Key Differences between Group Captive and Third-Party Sale

In the Group Captive model, businesses jointly own and consume power from a renewable energy plant, whereas in the Third-Party Sale model, a solar power plant company sells green power to businesses through a Power Purchase Agreement. The key differences between the two models are ownership and control; group captive offering more control, ownership, and cost savings, whereas third-party sales have no upfront investment but moderate savings.

  • Ownership & Capital: In the Group Captive model, businesses have shared ownership and at least financial commitment, whereas the Third-Party Sale requires little or no capital from the businesses.
  • Control: Group Captive allows businesses to have more control over plant operations and energy management, whereas in the third-party sale model, plant operations are handled by the third-party managers, and then these businesses have less control over them.
  • Cost Savings: In the Group Captive model, businesses enjoy higher long-term savings due to exemption from charges like additional surcharges and cross-subsidy, whereas in the Third-Party sale offers predictable pricing and enjoy moderate savings, as businesses have to pay cross-subsidy and additional surcharges.
  • Complexity: The Group Captive model is challenging to set up and requires certification, and the business has to meet ongoing compliance, whereas a third-party sale is simpler to set up and is hassle-free for the business.

Factors to Consider by Businesses while Selecting the Best Solar Model

While selecting the best solar model, businesses considered several factors to pick the one that best suited their company. From financial considerations, energy requirements, site assessment outcomes, equipment quality, to the reputation of the solar panel company, businesses consider various factors. However, businesses try to create a balance between the cost and return on investment and try to find a solution that is a lucrative investment and a trusted source of clean energy that aligns with their sustainability commitments.

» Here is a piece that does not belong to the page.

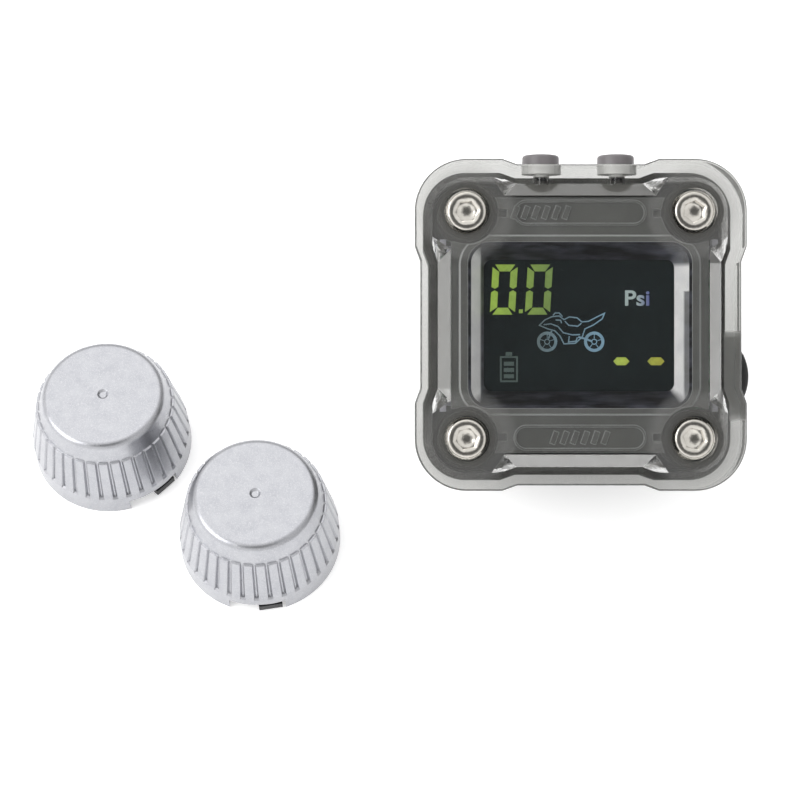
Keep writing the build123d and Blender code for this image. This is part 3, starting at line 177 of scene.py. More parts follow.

  • Upfront Cost and Financing: Capital and finances are arranged among the participating businesses, as they jointly invest in the project in a group captive model. However, in the third-party sale model upfront cost for the business is minimal or zero, as the solar plant owner raises capital and earns through electricity tariffs. This model suits businesses having limited capital.
  • Savings: Businesses reportedly save more with the group captive model because of the low electricity cost that further improves over time with the rising power cost. In third-party sale businesses, you do enjoy immediate savings, but the solar panel company includes financing costs into the PPA, and they also keep a profit margin, so absolute savings are less for businesses compared to the captive model.
  • Control, operations & reliability: In the group captive model, businesses have better control over technology, operations, and management decisions, and hence this model is ideal for businesses having sustainability goals or reliable partners. In the third-party sale model solar plant company handles performance and operations of the solar plant, which reduces the operational burden for the businesses.
  • Risk Aspect: The solar plant company handles operation, performance, and sometimes even energy compliance risks in the group captive model. To handle disputes among members, businesses may require governance. In the third-party sale model, major risk lies with the owner of the solar plant, though some risk can be shifted to businesses through contract terms.
  • Regulatory Compliance: As per the local regulation, the group captive model may require businesses to obtain approval for wheeling, interstate sale, or special captive status. Besides, businesses also have to make internal agreements on allocation, exit, and disputes. Contrary to this, in third-party sale businesses, you do not have to worry about compliance, as the solar panel developer seeks all the approvals.

Conclusion

Finally, it can be said that there is no universal best model, as the best model will depend upon the specific business and its green power needs.  Group Captive solar panel model provides the strongest long-term economics and maximum control, but businesses require capital, coordination, and governance. The Third-Party Sale model provides businesses speed, simplicity, and low capital investment, at the cost of some savings and ownership benefits. Businesses seriously looking to switch to solar panels should conduct a feasibility study to check their capital availability, power load, and should also request indicative captive project cost estimates and PPAs from reputed solar power plant installation companies in India. The comparative data will help them make a concrete choice and pick the best model that best suits their business.